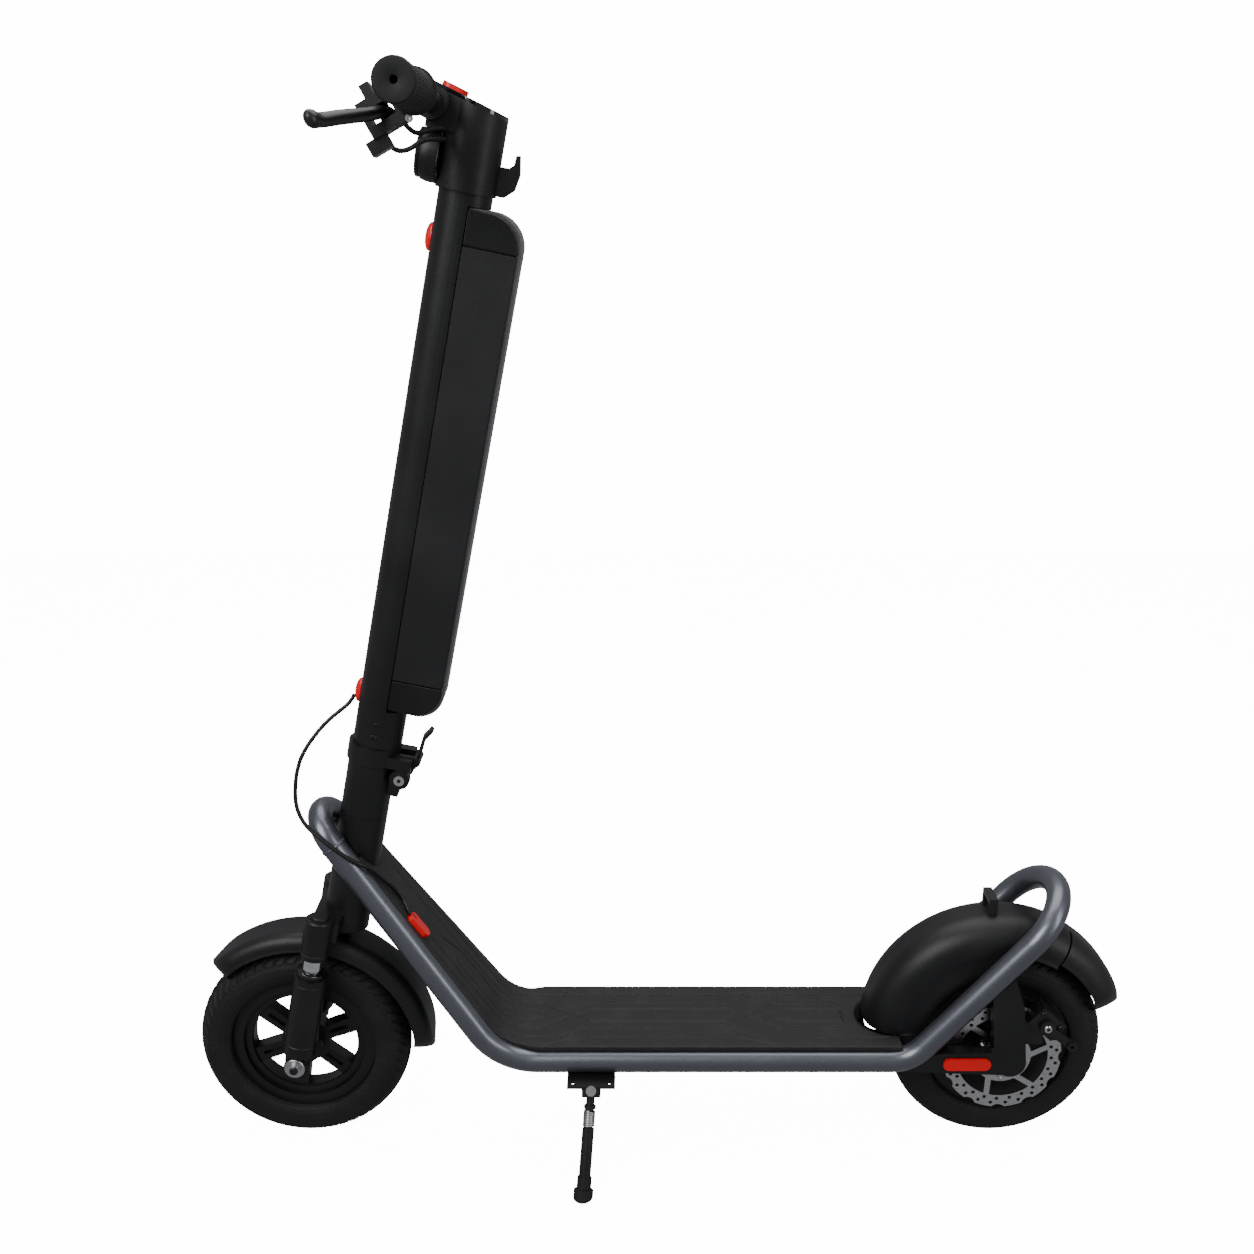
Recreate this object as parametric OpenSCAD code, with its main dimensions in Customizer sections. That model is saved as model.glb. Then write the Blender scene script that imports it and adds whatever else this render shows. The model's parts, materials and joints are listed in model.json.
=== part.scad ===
// Folding electric kick scooter. Millimetres. +X to the rear, -Y to the rider's left, +Z up.
// The origin is on the ground, below the middle of the length.
// Most modules work from the front axle, or along the steering axis, and are then moved there.

/* [Wheels] */
// Radius of both tyres
wheel_r = 127; // [125:0.5:129]
// Half the width of a tyre
tyre_hw = 27.8; // [26:0.2:29]
// Distance between the two axles
wheelbase = 836; // [826:2:846]
// Radius of the rim flange
rim_r = 86; // [84:0.5:88]
// Radius of the brake rotor
rotor_r = 70; // [66:1:72]

/* [Frame] */
// Outer radius of the perimeter tube
tube_r = 14; // [13:0.5:15]
// Wall of the perimeter tube
tube_wall = 2.5; // [2:0.5:4]
// Height of the tube's centre along the deck
tube_z = 134.2; // [132:0.2:138]
// Half the distance between the two side runs
tube_y = 60; // [58:0.5:62]
// Rise of the front run above the ground
front_rise = 54.75; // [54:0.25:56]
// Rise of the rear run above the ground
rear_rise = 49.3; // [48:0.1:50]
// Top of the deck mat above the ground
mat_z = 155.2; // [154:0.2:157]

/* [Steering] */
// Lean of the steering axis from upright
steer_tilt = 11.57; // [11:0.01:12]
// Outer radius of the head tube and the fold base
head_tube_r = 27; // [26:0.5:28]
// Offset of the fork legs in front of the steering axis
fork_offset = 24.8; // [24:0.1:26]
// Half the distance between the fork legs
leg_y = 51; // [50.5:0.5:53]
// Travel of the fork springs
fork_travel = 14; // [8:1:16]

/* [Handlebar] */
// Half the width over the grips
bar_half = 255; // [245:1:260]
// Outer radius of the bar
bar_r = 11.1; // [10.9:0.1:11.5]
// Outer radius of a grip
grip_r = 18.8; // [17.5:0.1:19.5]

/* [Battery] */
// Depth of the battery's rear edge behind the steering axis
battery_x = 69; // [62:1:72]
// Half the width of the battery
battery_hw = 24.5; // [22:0.5:26]

/* [Hidden] */
$fn = 64;

fit = 0.05;     // radial clearance of a running fit
gap = 0.3;      // clearance between pieces that only pass each other
black = [0.06, 0.06, 0.065];
rubber = [0.09, 0.09, 0.09];
silver = [0.42, 0.43, 0.47];
steel = [0.72, 0.72, 0.74];
red = [0.80, 0.07, 0.08];

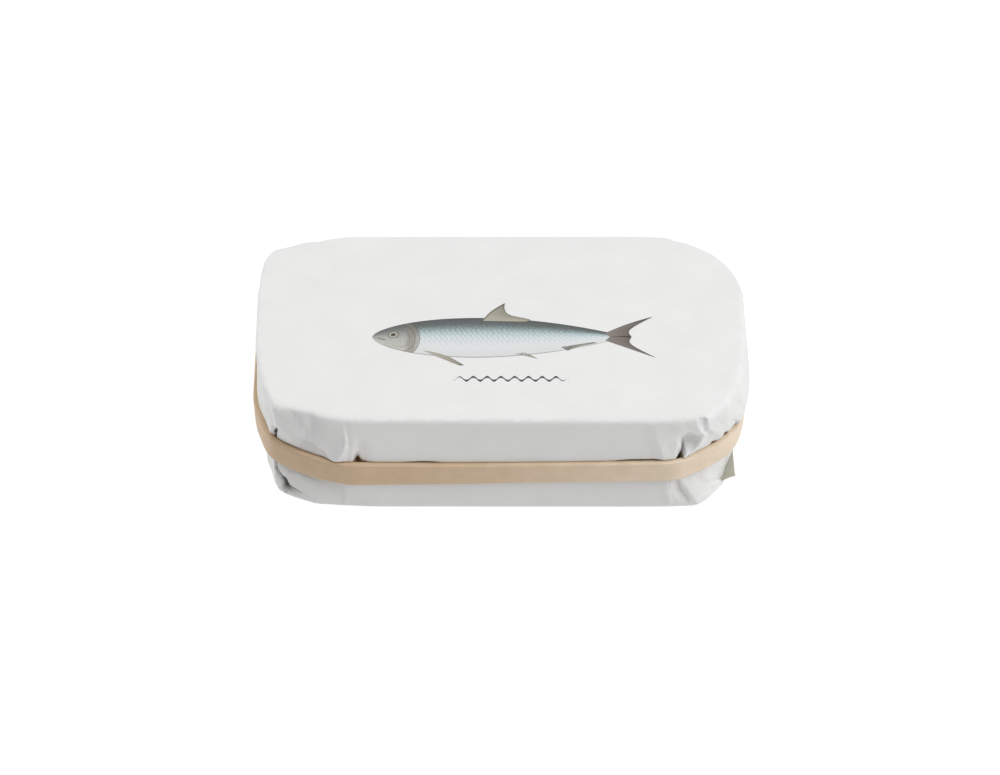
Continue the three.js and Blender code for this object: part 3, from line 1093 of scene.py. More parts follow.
# The folds of the front left corner, from the pinched edge round to the foot
FRONT_LEFT_FOLDS = (
    # The plane that leads up to the pinched edge, and the edge itself, which widens as it comes down
    Fold(
        ((-31.8, 24.4, 0.0), (-31.75, 22.6, 0.15), (-31.5, 20, 0.4), (-31.8, 17.6, 0.5), (-34, 13, 0.4)),
        (0.25, 0.25, 0.4, 0.8, 2.8),
        (5, 6, 7, 6, 3),
    ),
    Fold(
        ((-31.4, 20.5, 0.0), (-31.3, 19.2, 0.15), (-31.8, 17.6, 0.25), (-33, 15.2, 0.45), (-34.2, 13, 0.5)),
        (0.4, 0.5, 1.0, 2.1, 3.2),
        (0.5, 0.6, 1.0, 2.0, 2.5),
    ),
    Fold(((-37.4, 19.2, 0.0), (-35, 18.9, -0.3), (-32.4, 18.9, -0.35)), 1.4, 2.0),
    # The pit beside it, in a soft hollow
    Fold(
        ((-29.5, 15.6, -0.2), (-29.4, 14.2, -0.9), (-29.4, 12, -2.0)),
        (0.8, 1.0, 1.2),
        (0.8, 1.0, 1.2),
        FoldForm.SOFT,
    ),
    Fold(((-28.6, 19.5, -0.1), (-28.9, 16, -0.5), (-29, 13, -0.6)), (1.5, 3.0, 3.0), 1.6, FoldForm.SOFT),
    # The slanting edge of the corner: the plane left of it faces left
    Fold(
        ((-48.2, 24.5, 0.1), (-46.8, 22.4, 0.7), (-45.6, 20.0, 1.1), (-44.9, 18.4, 1.1)),
        (1.5, 3.0, 3.8, 4.0),
        (2.0, 3.4, 4.4, 4.6),
    ),
    # The tucked flap: its rim catches the light and the part below it lies deeper
    Fold(
        (
            (-34.6, 13.4, 0.15),
            (-35.6, 15.0, 0.2),
            (-38, 16.8, 0.2),
            (-40, 17.5, 0.2),
            (-42, 17.9, 0.15),
            (-44.5, 18.2, 0.0),
        ),
        (1.2, 2.0, 3.0, 3.8, 4.2, 4.4),
        (0.8, 1.0, 1.2, 1.3, 1.6, 2.0),
    ),
    Fold(
        (
            (-48.3, 17.4, 0.3),
            (-45, 17.9, 0.3),
            (-42, 17.5, 0.3),
            (-40, 17.0, 0.35),
            (-38, 16.3, 0.35),
            (-36.4, 15.4, 0.3),
            (-35.0, 13.9, 0.15),
        ),
        2.6,
        0.3,
        FoldForm.LIFT,
    ),
    Fold(
        ((-50.2, 12.4, -3.8), (-50.0, 14.0, -3.8), (-49.6, 15.3, -3.2), (-49.2, 16.2, -1.4)),
        0.5,
        0.4,
    ),
    Fold(((-49.3, 15.8, -1.4), (-48.9, 16.8, -0.9), (-48.0, 17.8, -0.2)), 0.4, 0.35),
    Fold(((-50.6, 16.6, 0.2), (-52.0, 13.4, 0.4)), 0.8, 1.4),
    # Soft facets above it
    Fold(((-39.2, 24.6, -0.25), (-39.2, 18, -0.25)), 2.2, 2.2),
    Fold(((-41.1, 24.6, 0.2), (-41.1, 20.6, 0.15)), 1.6, 2.6),
    # The slit at the foot, the wedge of shade right of it and the light ridge left of it
    Fold(
        (
            (-50.7, 7.2, -0.7),
            (-50.3, 4.8, -1.1),
            (-49.3, 4.0, -1.2),
            (-48.3, 3.4, -1.4),
            (-47.5, 2.8, -1.4),
            (-46.9, 1.8, -0.7),
        ),
        (0.5, 0.6, 0.8, 1.2, 2.0, 2.2),
        (0.35, 0.35, 0.4, 0.4, 0.5, 0.5),
    ),
    Fold(
        (
            (-40.6, 1.8, -0.15),
            (-42.5, 2.25, -0.4),
            (-45, 2.9, -0.8),
            (-46.8, 3.5, -1.2),
            (-48.2, 3.8, -1.0),
        ),
        (0.4, 0.7, 1.2, 1.8, 1.2),
        0.3,
        FoldForm.LIFT,
    ),
    Fold(((-51.4, 6.4, 0.1), (-50.2, 3.6, 0.35), (-48.7, 2.0, 0.5), (-47.9, 1.2, 0.4)), 0.9, 1.4),
    Fold(((-39.2, 3.6, 0.15), (-36, 2.8, 0.15)), 0.8, 0.8),
    Fold(((-32.2, 6.4, 0.12), (-32.5, 1.6, 0.12)), 1.2, 0.5),
)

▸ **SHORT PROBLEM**
Output all of the data again, exactly.

▸ **RESPONSE**
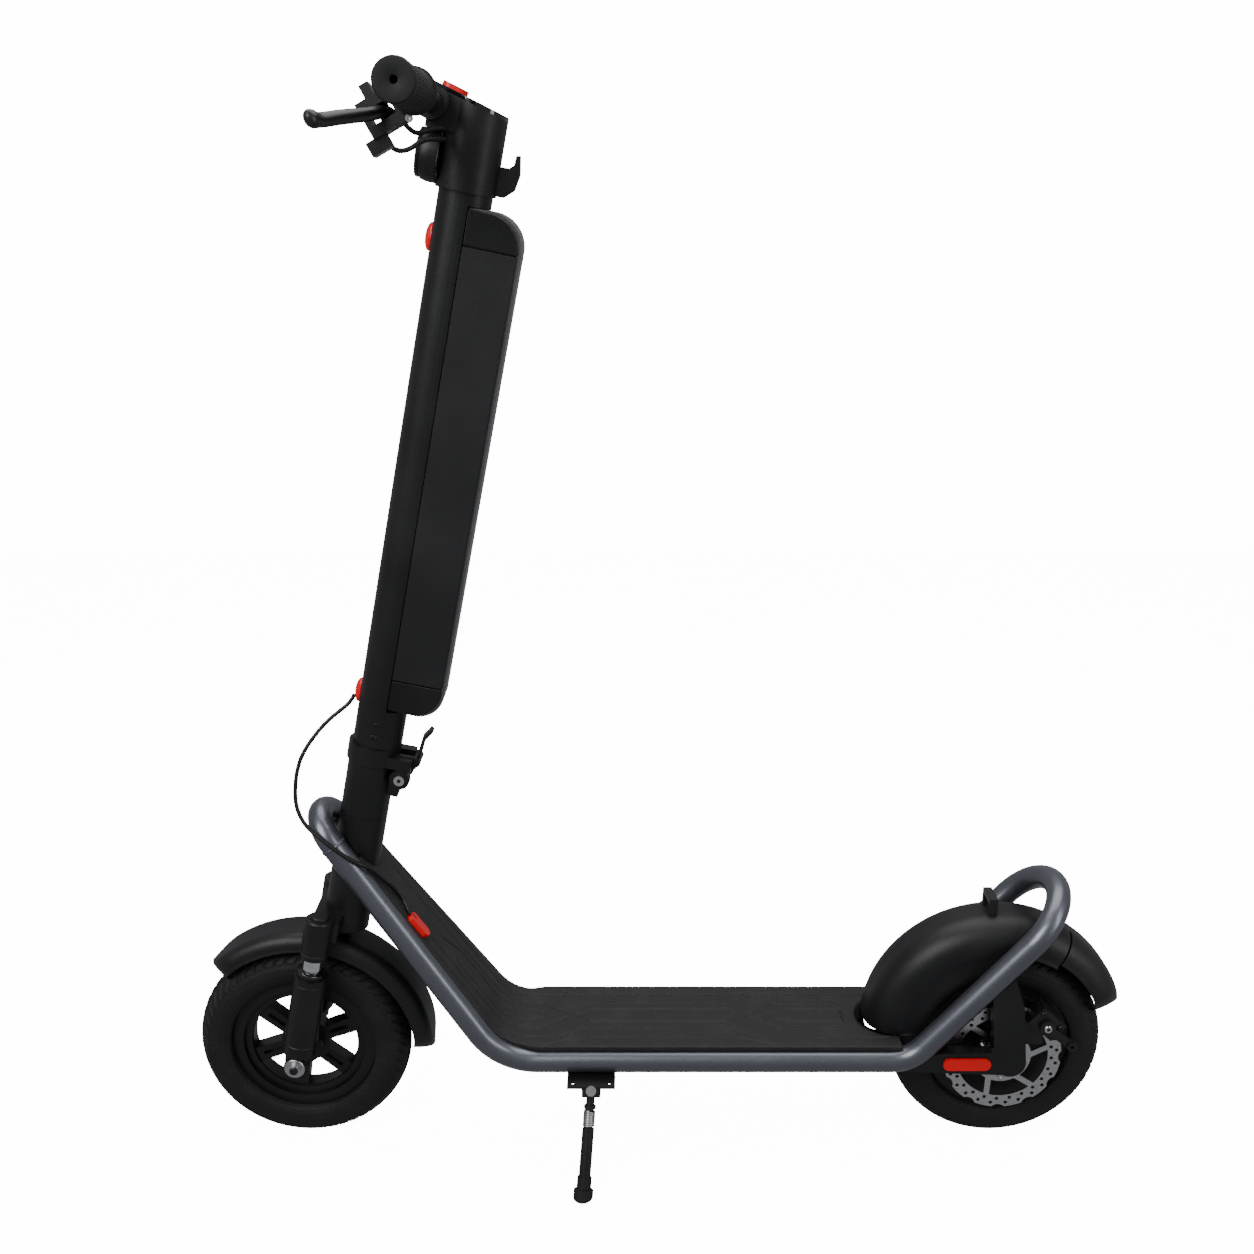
Recreate this object as parametric OpenSCAD code, with its main dimensions in Customizer sections. That model is saved as model.glb. Then write the Blender scene script that imports it and adds whatever else this render shows. The model's parts, materials and joints are listed in model.json.
=== part.scad ===
// Folding electric kick scooter. Millimetres. +X to the rear, -Y to the rider's left, +Z up.
// The origin is on the ground, below the middle of the length.
// Most modules work from the front axle, or along the steering axis, and are then moved there.

/* [Wheels] */
// Radius of both tyres
wheel_r = 127; // [125:0.5:129]
// Half the width of a tyre
tyre_hw = 27.8; // [26:0.2:29]
// Distance between the two axles
wheelbase = 836; // [826:2:846]
// Radius of the rim flange
rim_r = 86; // [84:0.5:88]
// Radius of the brake rotor
rotor_r = 70; // [66:1:72]

/* [Frame] */
// Outer radius of the perimeter tube
tube_r = 14; // [13:0.5:15]
// Wall of the perimeter tube
tube_wall = 2.5; // [2:0.5:4]
// Height of the tube's centre along the deck
tube_z = 134.2; // [132:0.2:138]
// Half the distance between the two side runs
tube_y = 60; // [58:0.5:62]
// Rise of the front run above the ground
front_rise = 54.75; // [54:0.25:56]
// Rise of the rear run above the ground
rear_rise = 49.3; // [48:0.1:50]
// Top of the deck mat above the ground
mat_z = 155.2; // [154:0.2:157]

/* [Steering] */
// Lean of the steering axis from upright
steer_tilt = 11.57; // [11:0.01:12]
// Outer radius of the head tube and the fold base
head_tube_r = 27; // [26:0.5:28]
// Offset of the fork legs in front of the steering axis
fork_offset = 24.8; // [24:0.1:26]
// Half the distance between the fork legs
leg_y = 51; // [50.5:0.5:53]
// Travel of the fork springs
fork_travel = 14; // [8:1:16]

/* [Handlebar] */
// Half the width over the grips
bar_half = 255; // [245:1:260]
// Outer radius of the bar
bar_r = 11.1; // [10.9:0.1:11.5]
// Outer radius of a grip
grip_r = 18.8; // [17.5:0.1:19.5]

/* [Battery] */
// Depth of the battery's rear edge behind the steering axis
battery_x = 69; // [62:1:72]
// Half the width of the battery
battery_hw = 24.5; // [22:0.5:26]

/* [Hidden] */
$fn = 64;

fit = 0.05;     // radial clearance of a running fit
gap = 0.3;      // clearance between pieces that only pass each other
black = [0.06, 0.06, 0.065];
rubber = [0.09, 0.09, 0.09];
silver = [0.42, 0.43, 0.47];
steel = [0.72, 0.72, 0.74];
red = [0.80, 0.07, 0.08];

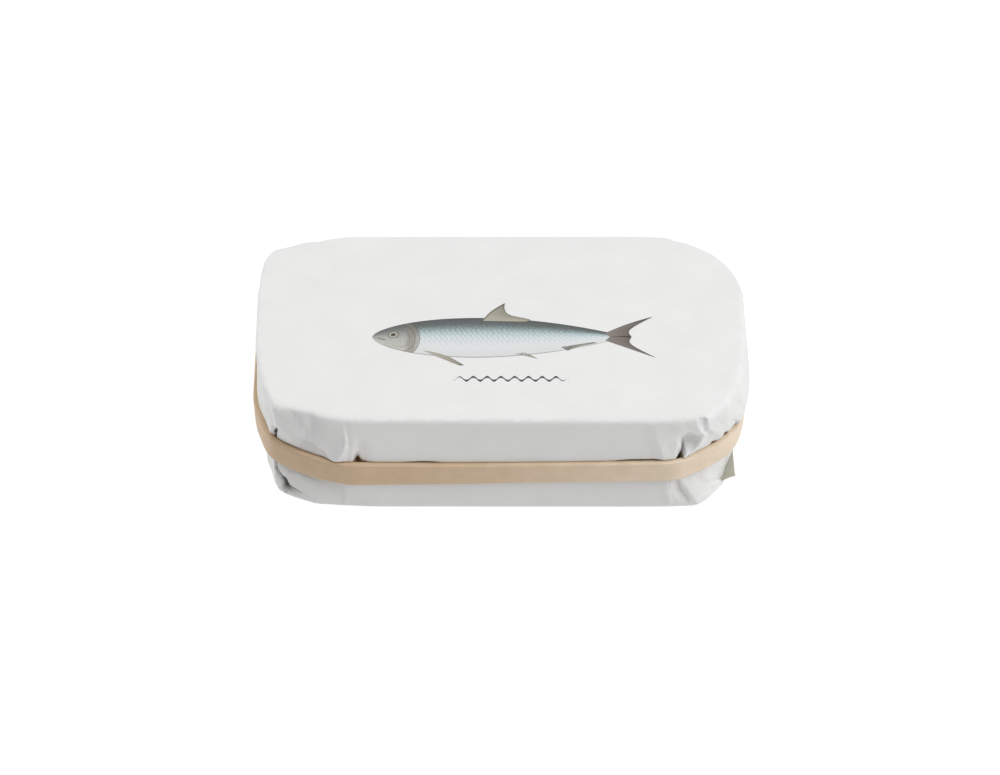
Continue the three.js and Blender code for this object: part 3, from line 1093 of scene.py. More parts follow.
# The folds of the front left corner, from the pinched edge round to the foot
FRONT_LEFT_FOLDS = (
    # The plane that leads up to the pinched edge, and the edge itself, which widens as it comes down
    Fold(
        ((-31.8, 24.4, 0.0), (-31.75, 22.6, 0.15), (-31.5, 20, 0.4), (-31.8, 17.6, 0.5), (-34, 13, 0.4)),
        (0.25, 0.25, 0.4, 0.8, 2.8),
        (5, 6, 7, 6, 3),
    ),
    Fold(
        ((-31.4, 20.5, 0.0), (-31.3, 19.2, 0.15), (-31.8, 17.6, 0.25), (-33, 15.2, 0.45), (-34.2, 13, 0.5)),
        (0.4, 0.5, 1.0, 2.1, 3.2),
        (0.5, 0.6, 1.0, 2.0, 2.5),
    ),
    Fold(((-37.4, 19.2, 0.0), (-35, 18.9, -0.3), (-32.4, 18.9, -0.35)), 1.4, 2.0),
    # The pit beside it, in a soft hollow
    Fold(
        ((-29.5, 15.6, -0.2), (-29.4, 14.2, -0.9), (-29.4, 12, -2.0)),
        (0.8, 1.0, 1.2),
        (0.8, 1.0, 1.2),
        FoldForm.SOFT,
    ),
    Fold(((-28.6, 19.5, -0.1), (-28.9, 16, -0.5), (-29, 13, -0.6)), (1.5, 3.0, 3.0), 1.6, FoldForm.SOFT),
    # The slanting edge of the corner: the plane left of it faces left
    Fold(
        ((-48.2, 24.5, 0.1), (-46.8, 22.4, 0.7), (-45.6, 20.0, 1.1), (-44.9, 18.4, 1.1)),
        (1.5, 3.0, 3.8, 4.0),
        (2.0, 3.4, 4.4, 4.6),
    ),
    # The tucked flap: its rim catches the light and the part below it lies deeper
    Fold(
        (
            (-34.6, 13.4, 0.15),
            (-35.6, 15.0, 0.2),
            (-38, 16.8, 0.2),
            (-40, 17.5, 0.2),
            (-42, 17.9, 0.15),
            (-44.5, 18.2, 0.0),
        ),
        (1.2, 2.0, 3.0, 3.8, 4.2, 4.4),
        (0.8, 1.0, 1.2, 1.3, 1.6, 2.0),
    ),
    Fold(
        (
            (-48.3, 17.4, 0.3),
            (-45, 17.9, 0.3),
            (-42, 17.5, 0.3),
            (-40, 17.0, 0.35),
            (-38, 16.3, 0.35),
            (-36.4, 15.4, 0.3),
            (-35.0, 13.9, 0.15),
        ),
        2.6,
        0.3,
        FoldForm.LIFT,
    ),
    Fold(
        ((-50.2, 12.4, -3.8), (-50.0, 14.0, -3.8), (-49.6, 15.3, -3.2), (-49.2, 16.2, -1.4)),
        0.5,
        0.4,
    ),
    Fold(((-49.3, 15.8, -1.4), (-48.9, 16.8, -0.9), (-48.0, 17.8, -0.2)), 0.4, 0.35),
    Fold(((-50.6, 16.6, 0.2), (-52.0, 13.4, 0.4)), 0.8, 1.4),
    # Soft facets above it
    Fold(((-39.2, 24.6, -0.25), (-39.2, 18, -0.25)), 2.2, 2.2),
    Fold(((-41.1, 24.6, 0.2), (-41.1, 20.6, 0.15)), 1.6, 2.6),
    # The slit at the foot, the wedge of shade right of it and the light ridge left of it
    Fold(
        (
            (-50.7, 7.2, -0.7),
            (-50.3, 4.8, -1.1),
            (-49.3, 4.0, -1.2),
            (-48.3, 3.4, -1.4),
            (-47.5, 2.8, -1.4),
            (-46.9, 1.8, -0.7),
        ),
        (0.5, 0.6, 0.8, 1.2, 2.0, 2.2),
        (0.35, 0.35, 0.4, 0.4, 0.5, 0.5),
    ),
    Fold(
        (
            (-40.6, 1.8, -0.15),
            (-42.5, 2.25, -0.4),
            (-45, 2.9, -0.8),
            (-46.8, 3.5, -1.2),
            (-48.2, 3.8, -1.0),
        ),
        (0.4, 0.7, 1.2, 1.8, 1.2),
        0.3,
        FoldForm.LIFT,
    ),
    Fold(((-51.4, 6.4, 0.1), (-50.2, 3.6, 0.35), (-48.7, 2.0, 0.5), (-47.9, 1.2, 0.4)), 0.9, 1.4),
    Fold(((-39.2, 3.6, 0.15), (-36, 2.8, 0.15)), 0.8, 0.8),
    Fold(((-32.2, 6.4, 0.12), (-32.5, 1.6, 0.12)), 1.2, 0.5),
)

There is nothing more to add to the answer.